藤本 そう。私は銘柄を選ぶ際に「増収・増益・増配」を見ます。売り上げが増え、利益も増え、株主に配当が回っているか。要は「長期的に成長が見込めるか」を見るってことです。
和田 藤本さんの型ですね。
藤本 デイトレーダーには長期的な利益を気にしない人もいます。でも私はやはり、長期的に成長できる企業がいいと思いますね。どんな株も値上がりと値下がりを繰り返すわけやから。

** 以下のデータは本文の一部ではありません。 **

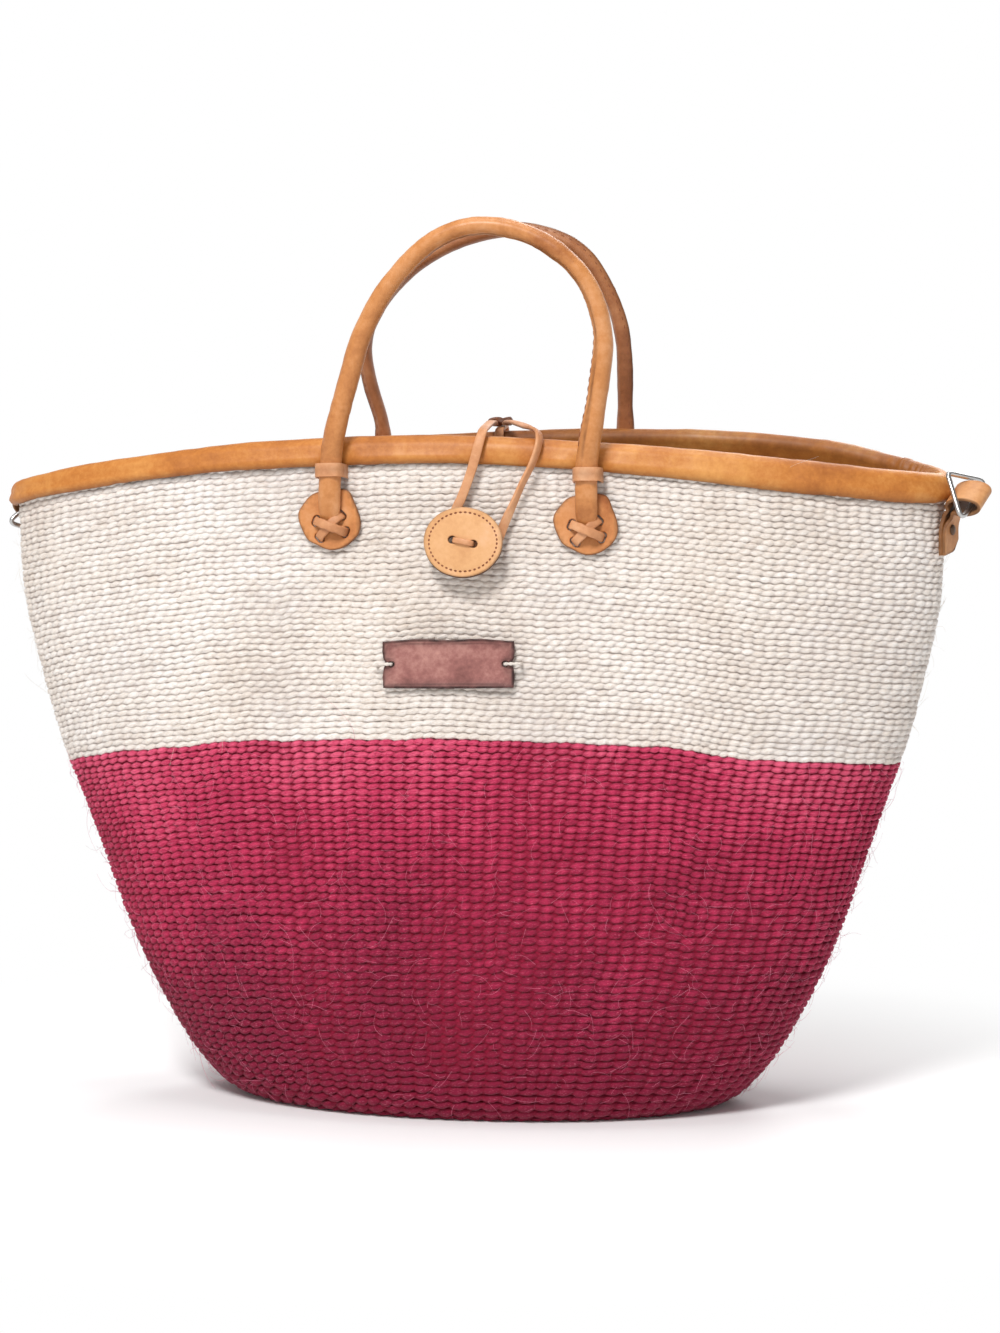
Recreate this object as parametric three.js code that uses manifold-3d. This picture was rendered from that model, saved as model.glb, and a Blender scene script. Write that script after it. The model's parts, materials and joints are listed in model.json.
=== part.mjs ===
// A twined sisal basket (kiondo) with a leather-bound mouth, two rolled leather
// handles, a button with a leather closure loop, a sewn leather patch and a
// folded leather strap with a wire triangle at each end.
// Millimetres. +X is to the right, -Y is the front, +Z is up.
// The origin is the middle of the flat underside.

import * as THREE from 'three';
import { mergeVertices } from 'three/addons/utils/BufferGeometryUtils.js';
import Module from 'manifold-3d';

const wasm = await Module();
wasm.setup();

// Fit
const clearance = 0.3;         // gap between pieces that touch
const overrun = 1;             // how far a cutting tool runs past a face

// Woven body
const rimHeight = 317;         // middle of the front rim above the table
const rimHalfWidth = 222;      // woven wall at the mouth
const bodyHalfDepth = 76;      // woven wall where it is deepest
const rimDrop = 26;            // from the middle of the front rim to its lowest end
const rimShift = 4.5;          // the mouth sits this far to the left of the base
const wallThickness = 5;
const baseThickness = 5;
const baseTurnUpShare = 0.05;  // of the height, woven with the base
const colourChangeShare = 0.563;
// Heights of the rings that round the foot of the base
const footShares = [0, 0.012, 0.03];
const stations = 56;           // corners of every ring
const lowerRows = 6;
const upperRows = 5;

// Half width and half depth of the wall against its height, each as a share
const widthShares = [
  [0, 0.5], [0.02, 0.556], [0.05, 0.6], [0.1, 0.65], [0.2, 0.721], [0.3, 0.778],
  [0.4, 0.824], [0.5, 0.871], [0.6, 0.92], [0.7, 0.955], [0.8, 0.986], [0.9, 0.998], [1, 1],
];
const depthShares = [
  [0, 0.79], [0.02, 0.875], [0.05, 0.928], [0.1, 0.974], [0.2, 1], [0.3, 0.987],
  [0.4, 0.96], [0.5, 0.92], [0.6, 0.88], [0.7, 0.835], [0.8, 0.783], [0.9, 0.724], [1, 0.658],
];
// Drop of the rim at equal steps of angle, from the right end round by the back
const dropShares = [
  0.66, 0.48, 0.13, 0.01, 0.09, 0.33, 0.71, 0.94, 1, 0.8, 0.45, 0.12, 0, 0.14, 0.4, 0.61,
];

// Bound rim
const bindingSkin = 1.6;
const bindingHeight = 12;
const coreDiameter = 7.8;
const coreSides = 8;

// Handles
const handleHalfSpan = 60;     // leg centre from the basket's middle
const handleRise = 108;        // top of the handle's centre line above its hinge line
const handleDiameter = 10.4;
const handleSkin = 1.6;
const handleLean = 3;          // degrees towards the mouth
const handleSides = 10;
const handleBoreSides = 6;
const ropeSides = 6;
const handleSteps = 26;
// Centre line of each handle: sideways as shares of the half span, upwards as
// shares of the rise
const frontHandleShares = [
  [-1.01, 0], [-0.98, 0.11], [-0.85, 0.387], [-0.77, 0.535], [-0.56, 0.748], [-0.2, 0.943],
  [0.15, 1], [0.59, 0.943], [0.94, 0.781], [1.09, 0.557], [1.07, 0.361], [1, 0.108], [0.97, 0],
];
const backHandleShares = [
  [-0.97, 0], [-0.985, 0.11], [-1.11, 0.292], [-1.17, 0.466], [-1.14, 0.575], [-0.99, 0.717],
  [-0.72, 0.86], [-0.3, 0.975], [0.15, 1], [0.6, 0.907], [0.84, 0.724], [0.97, 0.523],
  [1, 0.148], [1, 0],
];

// Leather tabs at the feet of the handles
const tabHalfWidth = 15;
const tabHeight = 28;
const tabThickness = 2;
const tabGap = 0.5;            // behind the tab, where the wall curves away
const tabDepth = 41;           // centre of the tab's tie below the rim
const tongueFootRise = 8.5;    // from the tie to the foot of the tongue
const tongueFootThickness = 6.4;
const tongueTopThickness = 7.8;
const tongueSides = 12;
const tongueSteps = 5;
// Outline of a tab about its tie: shares of the half width and of the height
const tabOutlineShares = [
  [0.5, 0.6], [0.79, 0.35], [0.94, 0.1], [0.88, -0.12], [0.5, -0.32], [0, -0.39],
  [-0.47, -0.29], [-0.79, -0.17], [-1.03, 0.17], [-0.85, 0.39], [-0.44, 0.57],
];

// Flat leather laces
const laceWidth = 4.2;
const laceThickness = 1.7;
const crossOverSpan = 13.6;
const crossOverTilt = -22;     // degrees
const crossUnderSpan = 13;
const crossUnderTilt = 44;     // degrees
const backerDiameter = 23;
const backerThickness = 1.8;
const backerSides = 16;
const keeperHeight = 5.6;
const keeperThickness = 1.1;
const keeperGap = 1.2;         // between the binding and the keeper

// Button and its lace
const buttonX = 3;
const buttonDepth = 49;        // centre below the rim
const buttonWidth = 36.4;
const buttonHeight = 32;
const buttonLayer = 2;
const buttonStandOff = 6.4;    // room for the closure loop behind the button
const buttonTilt = -11.6;      // degrees, the slope of its two holes
const buttonHoleSpan = 10.6;
const buttonSides = 28;
const buttonLaceWidth = 2.6;
const washerDiameter = 19;

// Closure loop
const thongWidth = 4.4;
const thongThickness = 2;
const knotDiameter = 9;
const knotHeight = 5;
const knotX = 1.5;
const anchorRoom = 0.8;        // round the binding, which leans with the wall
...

和田 素人にもわかるように説明してもらっていいですか?
藤本 たとえば1株1000円で1000株購入する。この株は毎日50円の範囲で値上がりと値下がりを繰り返し、1年後に2000円の値をつけたとします。長期保有している人は、「1000円×1000株」で100万円の利益が出る。
和田 放っておいて1年後に100万円。悪くないですね。デイトレードは?
藤本 1株1000円の株を、仮に980円で買って1030円で売れば「50円×1000株」で1日5万円の利益が出る。これを1か月(20日)繰り返せば100万円の利益です。1年続ければ1200万円の儲け。

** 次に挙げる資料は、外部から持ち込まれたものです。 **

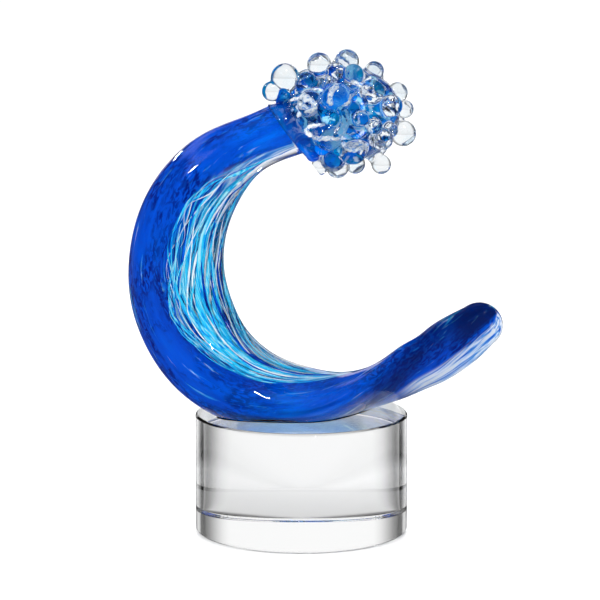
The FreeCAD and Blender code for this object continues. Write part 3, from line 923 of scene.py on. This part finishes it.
# The field's skin as a piece, smoothed where a name is given for that
def buildField(field, name, values, material, nodes, smooth=None):
    vertices, quads, triangles = field.mesh()
    given = {label: value(vertices) for label, value in values.items()}
    piece = buildPiece(name, vertices * mm, quads, triangles, given, material, nodes)
    if smooth:
        modifier = piece.modifiers.new(smooth, "SMOOTH")
        modifier.factor, modifier.iterations = 0.5, 3


def buildCrest():
    field = Field(crest["voxel"])
    crestBody(field, (0, 0), 0.3)
    for offAxis, clock, radius, reach in crest["drops"]:
        way, skin = crestWay(offAxis, clock)
        size = radius * crest["girth"]
        centre = crestMiddle + way * (skin + reach * crest["girth"])
        root = crestMiddle + way * (skin - crest["sink"])
        field.rod(root, centre, size * 0.9, size * crest["waist"] * 0.9, crest["blend"])
        field.ball(centre, size, 0.7)
    for row in crest["curls"]:
        field.rods(*curlPath(*row), 0.6)
    field.rods(*seamLip(), 0.5)
    field.cutAtSeam(0.05)
    nodes = nodesNamed("crest_curl", "foam_drop")
    buildField(field, "crest_clear", {}, dropGlass, nodes, "fire_polish")


def buildCrestColour():
    field = Field(0.7)
    crestBody(field, crest["colourDepth"], 1)
    inSkin, inVeins = crestSpots(), veinSpots()
    for balls, blend in ((inSkin, 1.6), (inVeins, 0.4)):
        for _, place, size in balls:
            field.ball(place, size, blend)
    field.cutAtSeam(0.3)
    values = {"tint": lambda points: spotColours(points, inSkin + inVeins)}
    buildField(field, "crest_colour", values, crestGlass, ["crest_core"], "soft_folds")


# Rods along the trails at the front and back, with a fine grain in their skin
def buildCrestTrails():
    field = Field(crest["voxel"])
    for side in (1, -1):
        for size, path in trails:
            places = crestPath(path, side, 6)
            field.rods(places, np.full(len(places), size), 0.5)
    cuts, points = field.whole()
    x, y, z = np.moveaxis(points, -1, 0)
    field.values[cuts] += 0.3 * np.sin(x * 3.1 + 2 * np.sin(z * 2.3)) * np.sin(z * 3.7 + y)
    field.cutAtSeam(0.4)
    buildField(field, "crest_trails", {}, frostGlass, [])


buildCrest()
buildCrestColour()
buildCrestTrails()
print("crest made")


# The adhesive film under the ground flat
def dressBond():
    material, tree = newMaterial("bond_clear")
    tone = streaks(tree, objectPlace(tree), 90, 90, 0.5, 0.3, 0.7)
    colour = ramp(tree, tone, [(0, (0.95, 0.97, 1)), (1, (1, 1, 1))])
    finishMaterial(material, glass(tree, colour, 1, 0, 1.001))
    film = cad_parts["bond_film"]
    film.data.materials.clear()
    film.data.materials.append(material)


dressBond()


# Studio: greys go by the angle off the line straight to the front and back, as a share of a
# quarter turn. Glass shows a white sweep, then a dark flag and a strip light at either side.
# The floor's colour has them painted in, as painted shade and light dimmed and bent as the
# crystal would show them: the angle is taken at farSide to the front or back, with the sides
# crossed a little. Under the crystal the floor's colour has a painted blue glow, and in mirrors
# it is a painted dark shade. Skins mirror a dim room and ceiling, a strip behind and a bluish
# panel, and dull surfaces get even light
studio = {
    "floorDrop": 0.3 * mm, "floorHalf": 3,
    "through": [
        (0, 1), (0.39, 1), (0.44, 0.86), (0.51, 0.56), (0.58, 0.28), (0.645, 0.12),
        (0.665, 0.008), (0.75, 0.008), (0.79, 0.7), (0.84, 1), (1, 1),
    ],
    # Painted shade: the floor's colour as seen through the crystal, dark where the flags fall
    "floorPaintedFlagShade": [
        (0, 1), (0.335, 1), (0.39, 0.9), (0.43, 0.79), (0.47, 0.62), (0.517, 0.44),
        (0.545, 0.34), (0.59, 0.235), (0.625, 0.31), (0.658, 0.42), (0.665, 0), (0.722, 0),
        (0.738, 0.12), (0.768, 0.32), (0.802, 0.61), (0.842, 1.02), (0.893, 1.68), (0.966, 2.2),
    ],
    "floorLight": 0.42, "farSide": 44 * mm, "crossed": 5 * mm,
    # Painted light: a blue glow painted on the floor under the crystal, and where it fades
    "paintedGlow": (0.52, 0.8, 1, 1), "paintedGlowEdge": (20 * mm, 45 * mm),
    # The last value here is the floor's colour in mirrors: painted shade, near black
    "mirrored": [(0, 0.04), (0.6, 0.06), (1, 0.05)], "floorPaintedMirrorShade": 0.04,
    "ceiling": 0.2, "ceilingFrom": (0.8, 0.95),
    "strip": [(0.04, 0), (0.07, 1), (0.27, 1), (0.32, 0)], "stripBehind": (0.9, 0.93),
    "panel": (0.72, 0.82, 1, 1),
    "panelHeight": [(0.54, 0), (0.6, 1), (0.74, 1), (0.8, 0)],
    "panelAside": [(0.3, 0), (0.38, 1), (0.64, 1), (0.72, 0)],
    "evenLight": 2, "floorEven": 0.9, "floorSeen": 0.72,
}


# A way's angle off the line to the front and back, as a share of a quarter turn: the arc
# tangent of its length across that line over its reach along it. A lessened reach stands for
# glass that lies off the origin
def shareFromMiddle(tree, x, y, z, lessen=0):
    sideways = put(tree, "CombineXYZ", {0: x, 1: 0, 2: z})
    aside = put(tree, "VectorMath", {0: sideways.outputs[0]}, operation="LENGTH")
    ahead = work(tree, "SUBTRACT", work(tree, "ABSOLUTE", y), lessen)
    angle = work(tree, "ARCTAN2", aside.outputs["Value"], work(tree, "MAXIMUM", ahead, 0))
    return times(tree, angle, 2 / np.pi)


# A grey by what the light's path met, glass, a mirroring skin, a dull surface or the camera,
# and whether that is the camera
def greyByPath(tree, through, mirrored, even, seen):
    path = put(tree, "LightPath").outputs
    dull = work(tree, "GREATER_THAN", path["Diffuse Depth"], 0.5)
    shade = mix(tree, path["Is Transmission Ray"], mirrored, through)
    shade = mix(tree, dull, shade, grey(even))
    return mix(tree, path["Is Camera Ray"], shade, grey(seen)), path["Is Camera Ray"]


def buildWorld():
    world = bpy.data.worlds.new("studio")
    bpy.context.scene.world = world
    world.use_nodes = True
    tree = world.node_tree
    tree.nodes.clear()
    way = put(tree, "SeparateXYZ", {0: put(tree, "TexCoord").outputs["Generated"]})
    x, y, z = (way.outputs[k] for k in range(3))
    share = shareFromMiddle(tree, x, y, z)
    high = opened(tree, z, *studio["ceilingFrom"], "LINEAR")
    through = mix(tree, high, greyRamp(tree, share, studio["through"]), grey(1))
    mirrored = mix(tree, high, greyRamp(tree, share, studio["mirrored"]), grey(studio["ceiling"]))
    behind = opened(tree, y, *studio["stripBehind"], "LINEAR")
    strip = times(tree, greyRamp(tree, z, studio["strip"]), behind)
    mirrored = mix(tree, strip, mirrored, grey(1))
    leftward = greyRamp(tree, times(tree, x, -1), studio["panelAside"])
    panel = times(tree, greyRamp(tree, z, studio["panelHeight"]), leftward)
    mirrored = mix(tree, panel, mirrored, studio["panel"])
    shade = greyByPath(tree, through, mirrored, studio["evenLight"], 1)[0]
    light = put(tree, "Background", {"Color": shade})
    put(tree, "OutputWorld", {"Surface": light.outputs[0]})


def buildFloor():
    material, tree = newMaterial("floor_acrylic")
    place = put(tree, "SeparateXYZ", {0: objectPlace(tree)})
    # Painted shade: the flags' dark bands are painted into the floor's colour, as the crystal would show
    # them
    aside = work(tree, "ADD", work(tree, "ABSOLUTE", place.outputs[0]), studio["crossed"])
    share = shareFromMiddle(tree, aside, place.outputs[1], 0, studio["farSide"])
    lit = [(at, level * studio["floorLight"]) for at, level in studio["floorPaintedFlagShade"]]
    # Painted light: a blue glow painted on the floor under the crystal, fading out towards its edge
    off = put(tree, "VectorMath", {0: objectPlace(tree)}, operation="LENGTH")
    under = opened(tree, off.outputs["Value"], *studio["paintedGlowEdge"], "LINEAR")
    through = mix(tree, under, studio["paintedGlow"], greyRamp(tree, share, lit))
    # Painted shade: in mirrors the floor's colour is near black
    mirrored = grey(studio["floorPaintedMirrorShade"])
    shade, camera = greyByPath(tree, through, mirrored, studio["floorEven"], studio["floorSeen"])
    skin = {"Roughness": 0.5, "Specular IOR Level": 0, "Coat Roughness": 0.05, "Coat IOR": 1.5}
    inputs = {"Base Color": shade, "Coat Weight": camera, **skin}
    finishMaterial(material, put(tree, "BsdfPrincipled", inputs))
    half, low = studio["floorHalf"], -studio["floorDrop"]
    corners = [(-half, -half, low), (half, -half, low), (half, half, low), (-half, half, low)]
    mesh = bpy.data.meshes.new("floor")
    mesh.from_pydata(corners, [], [(0, 1, 2, 3)])
    mesh.materials.append(material)
    addObject("floor", mesh)


# Lamps: place, size and power. They point at the sculpture's middle
lamps = [
    ("key", (-0.85, -1, 1.1), (0.26, 0.06), 8),
    ("fill", (1.15, -1, 0.28), (0.05, 0.14), 2.5),
    ("rim", (-0.95, 1.1, 0.85), (0.2, 0.05), 4),
    ("top", (0.2, -0.6, 1.55), (0.34, 0.08), 7),
]


def buildLamps():
    for name, place, size, power in lamps:
        light = bpy.data.lights.new(name, "AREA")
        light.shape = "RECTANGLE"
        light.size, light.size_y = size
        light.energy = power
        lamp = addObject(name, light)
        lamp.location = place
        aim = Vector((0, 0, 0.11)) - Vector(place)
        lamp.rotation_euler = aim.to_track_quat("-Z", "Y").to_euler()


# Camera: a long lens, ten degrees above the level
camera = {"target": (-0.0006, 0, 0.0978), "distance": 1.5, "elevation": 10, "lens": 215.4}


def buildCamera():
    data = bpy.data.cameras.new("camera")
    data.lens, data.sensor_width, data.clip_end = camera["lens"], 36, 50
    rise = np.radians(camera["elevation"])
    seat = Vector(camera["target"]) + camera["distance"] * Vector((0, -np.cos(rise), np.sin(rise)))
    item = addObject("camera", data)
    item.location = seat
    item.rotation_euler = Euler((np.pi / 2 - rise, 0, 0))
    bpy.context.scene.camera = item


buildWorld()
buildFloor()
buildLamps()
buildCamera()
bpy.context.scene.view_settings.view_transform = "Standard"
print("studio made")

和田 長期の成長が見込める企業ほど、デイトレードで積み上げられるわけですね。
藤本 もちろん、そんなにうまくはいかないけどね(笑)。底値で買って、天井で売ることは難しいから。せやけどその半分、毎日25円の幅で売り買いをできたら1日2万5000円、1か月で50万円、1年で600万円の儲けです。

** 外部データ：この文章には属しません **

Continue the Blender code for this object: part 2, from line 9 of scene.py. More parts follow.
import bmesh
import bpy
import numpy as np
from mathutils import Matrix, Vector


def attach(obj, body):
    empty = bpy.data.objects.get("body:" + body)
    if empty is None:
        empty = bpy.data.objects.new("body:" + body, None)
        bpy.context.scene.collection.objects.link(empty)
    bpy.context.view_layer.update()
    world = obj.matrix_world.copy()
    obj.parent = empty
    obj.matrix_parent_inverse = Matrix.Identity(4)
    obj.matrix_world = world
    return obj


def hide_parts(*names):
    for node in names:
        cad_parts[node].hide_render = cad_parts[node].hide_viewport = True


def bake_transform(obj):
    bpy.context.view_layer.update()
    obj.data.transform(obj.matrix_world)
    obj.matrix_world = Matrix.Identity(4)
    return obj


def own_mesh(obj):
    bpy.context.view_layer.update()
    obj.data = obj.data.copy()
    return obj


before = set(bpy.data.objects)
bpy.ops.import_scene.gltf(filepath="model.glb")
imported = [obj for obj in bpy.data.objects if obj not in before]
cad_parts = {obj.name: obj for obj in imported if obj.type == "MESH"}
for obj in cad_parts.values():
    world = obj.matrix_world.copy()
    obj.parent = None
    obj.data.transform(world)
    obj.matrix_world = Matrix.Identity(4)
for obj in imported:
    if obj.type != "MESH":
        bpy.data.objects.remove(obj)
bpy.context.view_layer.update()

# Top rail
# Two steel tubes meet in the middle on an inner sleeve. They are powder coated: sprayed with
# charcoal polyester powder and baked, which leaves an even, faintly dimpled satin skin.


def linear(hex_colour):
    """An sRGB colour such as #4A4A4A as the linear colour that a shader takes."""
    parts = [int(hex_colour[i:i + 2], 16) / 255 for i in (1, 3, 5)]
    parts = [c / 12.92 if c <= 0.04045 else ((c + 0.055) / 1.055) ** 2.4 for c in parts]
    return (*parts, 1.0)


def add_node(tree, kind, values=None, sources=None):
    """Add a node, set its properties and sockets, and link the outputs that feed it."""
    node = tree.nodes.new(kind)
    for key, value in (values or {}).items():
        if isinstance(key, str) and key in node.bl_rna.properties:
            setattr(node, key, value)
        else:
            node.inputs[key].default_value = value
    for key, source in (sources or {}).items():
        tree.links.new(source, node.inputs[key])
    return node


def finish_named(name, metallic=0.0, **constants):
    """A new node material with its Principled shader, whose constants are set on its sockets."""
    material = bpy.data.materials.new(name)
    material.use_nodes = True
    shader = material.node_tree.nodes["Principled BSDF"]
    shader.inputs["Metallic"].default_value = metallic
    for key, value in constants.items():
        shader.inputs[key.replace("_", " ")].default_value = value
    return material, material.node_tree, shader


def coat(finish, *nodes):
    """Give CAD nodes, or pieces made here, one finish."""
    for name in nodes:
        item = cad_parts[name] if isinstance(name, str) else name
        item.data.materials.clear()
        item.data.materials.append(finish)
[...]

和田 それはすごい。でも、僕にはできそうにない。気が短いから感情に振り回されてしまう。株には向きません(笑)。
藤本 やったらいいと思いますけど、時間がないでしょ。私は寝る時以外、食事と散歩はするけど、それを除けば、ほぼ株漬けの生活だから(笑)。
反省なしに成長はない
和田 ずっとパソコンの前に?
藤本 時間で言うと16~18時間、ここに座ってますね。
和田 すごいですよ。その間、脳を動かし続けている。だから今も1ヵ月に6億円もの取引ができる。勉強になります。
藤本 いやいや。
和田 藤本さんの話は株に限ったものでなく、人生に通じますから。たとえば、なぜ勝てたのか、なぜ負けたのかを考えることで、少しずつ成長していく、と。これをやらない人が多いと思うんですよ。
藤本 そんなもんかな。
和田 僕は受験勉強の本もたくさん書いているんですが、受験に失敗した人はよく「努力が足りなかった」とか「あそこでミスしたから」と言うんですね。でも「なんでミスしたか」を考えない。だからまた同じミスをするんですよ。
藤本 株も予習・復習やね。まず予習して、その後に復習しないと、あかんわね。
和田 あと、失敗に懲りないとあかん(笑)。
藤本 失敗して初めて覚える。人間は弱いんですよ。失敗して、痛みを知らないとやらん。
和田 成績の上がらない受験生は、失敗しても覚えない。都合よく考えるから痛みを感じないし、忘れてしまう。だからもう一回同じ失敗をするんです。やっぱりそれだと成績は上がっていきませんね。
藤本 私は取引後の反省は、取引と同じくらい重要と考えていますよ。たまたま勝てたからと喜んでいるようでは、投資家として成長せんわな。
和田 やっぱりそうですよね。
藤本 取引の終わりは、次の取引の始まりやから。反省を長く続けていると、銘柄に特有の癖があることがわかってくる。これがわかると、判断も早くなり、精度も高くなる。
和田 記憶するんですか?
藤本 取引履歴を逐一ノートに記録しています。「いつ買った、いつ売った、どれだけプラスになった」などの情報を、前場分(午前の部)は前場の引けた後に、後場分(午後の部)は後場の引け後に記入します。これがそのノートです。
和田 すごいですね。びっしり書き込まれている(笑)。
藤本 このノートの取引履歴と、口座の銘柄情報を突き合わせるんです。私は岩井コスモ証券で取引してますが、このオンライン口座で、取引履歴を出して、すべて確認する。地道な作業やけど、これがずれたら大変や。今後の取引が全部ずれてしまう。地道やけど大事な作業ですわ。地道な作業こそ、重要だと思いますね。